- **EXERCISE DIRECTIONS**
Reproduce, word for word, only the lines from the one containing "The three.js and" through the one containing "surroundings: white behind", both included.

-- Start --

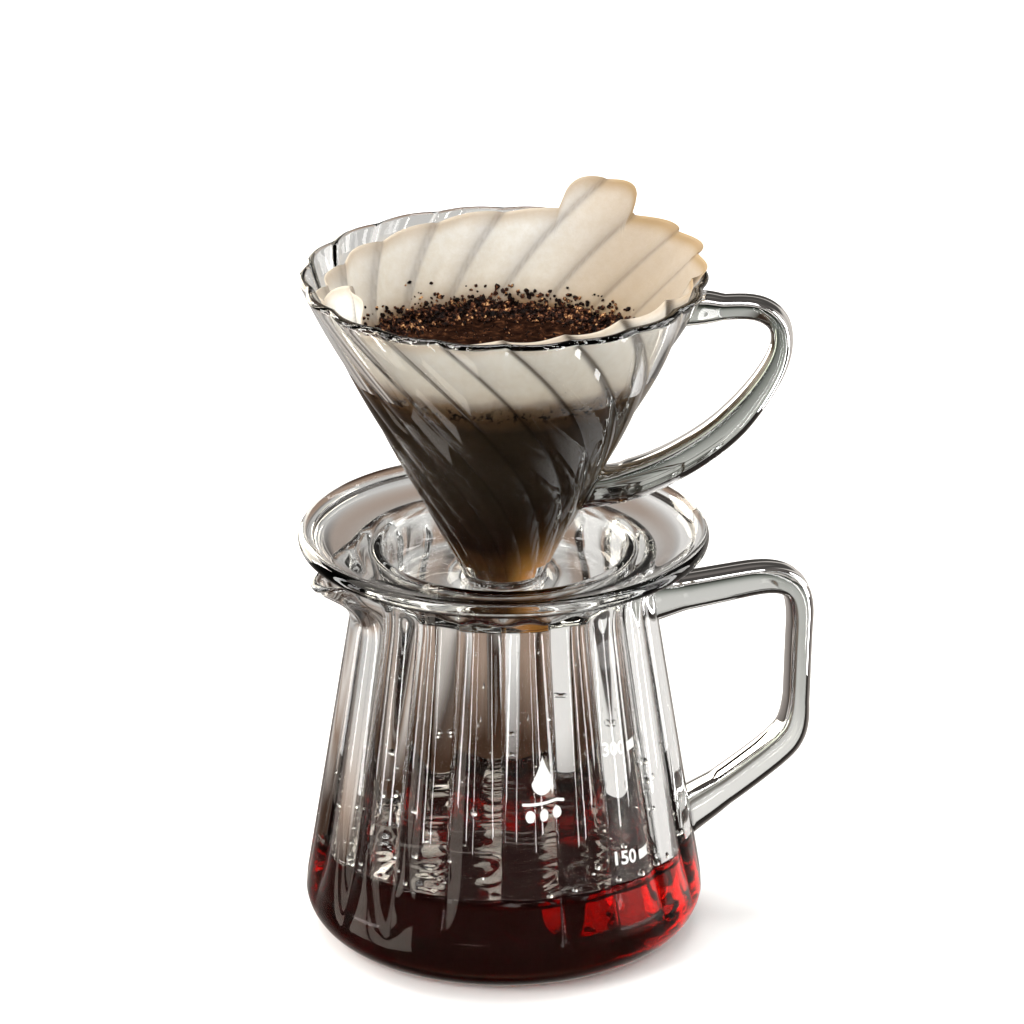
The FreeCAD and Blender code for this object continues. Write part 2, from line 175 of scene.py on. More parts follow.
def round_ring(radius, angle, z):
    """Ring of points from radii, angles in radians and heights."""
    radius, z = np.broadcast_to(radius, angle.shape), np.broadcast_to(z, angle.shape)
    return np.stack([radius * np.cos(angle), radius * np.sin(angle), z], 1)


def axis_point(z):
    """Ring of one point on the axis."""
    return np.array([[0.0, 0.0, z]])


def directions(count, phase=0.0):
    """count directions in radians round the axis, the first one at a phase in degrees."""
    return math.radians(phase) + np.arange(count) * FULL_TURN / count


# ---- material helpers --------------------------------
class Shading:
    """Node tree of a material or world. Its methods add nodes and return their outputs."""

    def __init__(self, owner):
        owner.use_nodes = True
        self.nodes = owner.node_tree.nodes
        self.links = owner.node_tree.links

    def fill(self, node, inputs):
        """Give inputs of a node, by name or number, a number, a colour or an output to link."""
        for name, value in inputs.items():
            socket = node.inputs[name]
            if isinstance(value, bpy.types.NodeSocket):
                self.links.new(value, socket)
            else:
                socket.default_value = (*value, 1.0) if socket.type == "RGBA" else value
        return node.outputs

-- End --
-- Start --

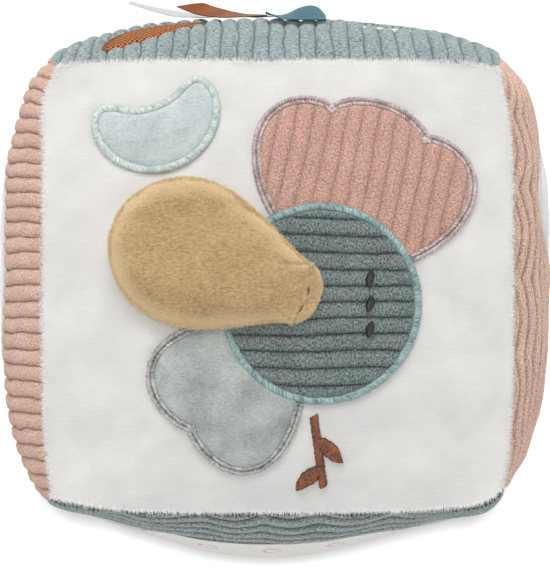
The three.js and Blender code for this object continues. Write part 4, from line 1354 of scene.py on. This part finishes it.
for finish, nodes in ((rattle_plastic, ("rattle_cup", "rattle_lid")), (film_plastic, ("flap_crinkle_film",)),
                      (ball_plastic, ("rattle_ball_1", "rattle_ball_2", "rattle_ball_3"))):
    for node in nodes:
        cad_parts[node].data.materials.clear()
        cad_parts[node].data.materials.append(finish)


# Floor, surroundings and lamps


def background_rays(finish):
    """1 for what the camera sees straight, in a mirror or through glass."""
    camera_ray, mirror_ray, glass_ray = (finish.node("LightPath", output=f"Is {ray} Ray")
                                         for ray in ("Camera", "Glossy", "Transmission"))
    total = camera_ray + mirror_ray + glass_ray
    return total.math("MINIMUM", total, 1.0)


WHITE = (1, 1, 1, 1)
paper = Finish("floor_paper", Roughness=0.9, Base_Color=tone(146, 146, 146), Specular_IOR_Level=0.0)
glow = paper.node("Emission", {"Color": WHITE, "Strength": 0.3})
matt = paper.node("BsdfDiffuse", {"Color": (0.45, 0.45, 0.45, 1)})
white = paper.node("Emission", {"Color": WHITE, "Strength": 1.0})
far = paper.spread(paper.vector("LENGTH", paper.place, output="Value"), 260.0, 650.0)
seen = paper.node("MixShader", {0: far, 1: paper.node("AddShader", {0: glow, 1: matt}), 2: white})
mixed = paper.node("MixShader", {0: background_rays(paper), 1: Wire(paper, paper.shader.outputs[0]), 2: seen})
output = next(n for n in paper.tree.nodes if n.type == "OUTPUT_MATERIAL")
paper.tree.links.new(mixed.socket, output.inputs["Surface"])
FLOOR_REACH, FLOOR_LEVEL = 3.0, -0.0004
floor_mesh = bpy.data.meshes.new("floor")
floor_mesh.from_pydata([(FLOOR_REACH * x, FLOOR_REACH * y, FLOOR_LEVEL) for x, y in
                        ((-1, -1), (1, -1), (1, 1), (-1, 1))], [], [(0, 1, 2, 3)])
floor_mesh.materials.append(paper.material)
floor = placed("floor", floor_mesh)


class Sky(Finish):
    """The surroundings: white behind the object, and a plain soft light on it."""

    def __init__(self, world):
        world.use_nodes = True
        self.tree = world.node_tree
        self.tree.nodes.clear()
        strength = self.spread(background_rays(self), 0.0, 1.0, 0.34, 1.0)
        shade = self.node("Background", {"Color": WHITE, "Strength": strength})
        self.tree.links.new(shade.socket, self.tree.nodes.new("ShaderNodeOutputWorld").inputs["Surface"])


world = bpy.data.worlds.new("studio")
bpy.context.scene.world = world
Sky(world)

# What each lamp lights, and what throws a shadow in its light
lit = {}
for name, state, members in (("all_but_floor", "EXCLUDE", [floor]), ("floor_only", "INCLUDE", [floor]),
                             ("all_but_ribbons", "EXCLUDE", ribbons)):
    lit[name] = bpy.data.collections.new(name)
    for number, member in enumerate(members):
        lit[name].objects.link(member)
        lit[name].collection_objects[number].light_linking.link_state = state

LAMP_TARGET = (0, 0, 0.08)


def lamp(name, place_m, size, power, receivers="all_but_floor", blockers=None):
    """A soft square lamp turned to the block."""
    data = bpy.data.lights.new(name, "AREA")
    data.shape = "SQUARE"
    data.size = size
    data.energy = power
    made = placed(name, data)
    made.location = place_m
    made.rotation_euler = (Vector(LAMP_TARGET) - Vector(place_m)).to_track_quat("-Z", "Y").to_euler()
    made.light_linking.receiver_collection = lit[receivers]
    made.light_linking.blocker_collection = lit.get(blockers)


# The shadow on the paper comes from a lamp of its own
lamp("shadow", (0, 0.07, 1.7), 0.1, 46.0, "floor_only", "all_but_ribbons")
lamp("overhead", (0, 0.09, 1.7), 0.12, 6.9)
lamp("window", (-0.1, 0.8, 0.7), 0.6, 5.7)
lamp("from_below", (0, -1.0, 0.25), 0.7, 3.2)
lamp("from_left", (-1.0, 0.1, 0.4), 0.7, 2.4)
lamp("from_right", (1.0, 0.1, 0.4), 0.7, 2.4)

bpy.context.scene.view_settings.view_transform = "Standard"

-- End --

- **SOLUTION**
The three.js and Blender code for this object continues. Write part 4, from line 1354 of scene.py on. This part finishes it.
for finish, nodes in ((rattle_plastic, ("rattle_cup", "rattle_lid")), (film_plastic, ("flap_crinkle_film",)),
                      (ball_plastic, ("rattle_ball_1", "rattle_ball_2", "rattle_ball_3"))):
    for node in nodes:
        cad_parts[node].data.materials.clear()
        cad_parts[node].data.materials.append(finish)


# Floor, surroundings and lamps


def background_rays(finish):
    """1 for what the camera sees straight, in a mirror or through glass."""
    camera_ray, mirror_ray, glass_ray = (finish.node("LightPath", output=f"Is {ray} Ray")
                                         for ray in ("Camera", "Glossy", "Transmission"))
    total = camera_ray + mirror_ray + glass_ray
    return total.math("MINIMUM", total, 1.0)


WHITE = (1, 1, 1, 1)
paper = Finish("floor_paper", Roughness=0.9, Base_Color=tone(146, 146, 146), Specular_IOR_Level=0.0)
glow = paper.node("Emission", {"Color": WHITE, "Strength": 0.3})
matt = paper.node("BsdfDiffuse", {"Color": (0.45, 0.45, 0.45, 1)})
white = paper.node("Emission", {"Color": WHITE, "Strength": 1.0})
far = paper.spread(paper.vector("LENGTH", paper.place, output="Value"), 260.0, 650.0)
seen = paper.node("MixShader", {0: far, 1: paper.node("AddShader", {0: glow, 1: matt}), 2: white})
mixed = paper.node("MixShader", {0: background_rays(paper), 1: Wire(paper, paper.shader.outputs[0]), 2: seen})
output = next(n for n in paper.tree.nodes if n.type == "OUTPUT_MATERIAL")
paper.tree.links.new(mixed.socket, output.inputs["Surface"])
FLOOR_REACH, FLOOR_LEVEL = 3.0, -0.0004
floor_mesh = bpy.data.meshes.new("floor")
floor_mesh.from_pydata([(FLOOR_REACH * x, FLOOR_REACH * y, FLOOR_LEVEL) for x, y in
                        ((-1, -1), (1, -1), (1, 1), (-1, 1))], [], [(0, 1, 2, 3)])
floor_mesh.materials.append(paper.material)
floor = placed("floor", floor_mesh)


class Sky(Finish):
    """The surroundings: white behind the object, and a plain soft light on it."""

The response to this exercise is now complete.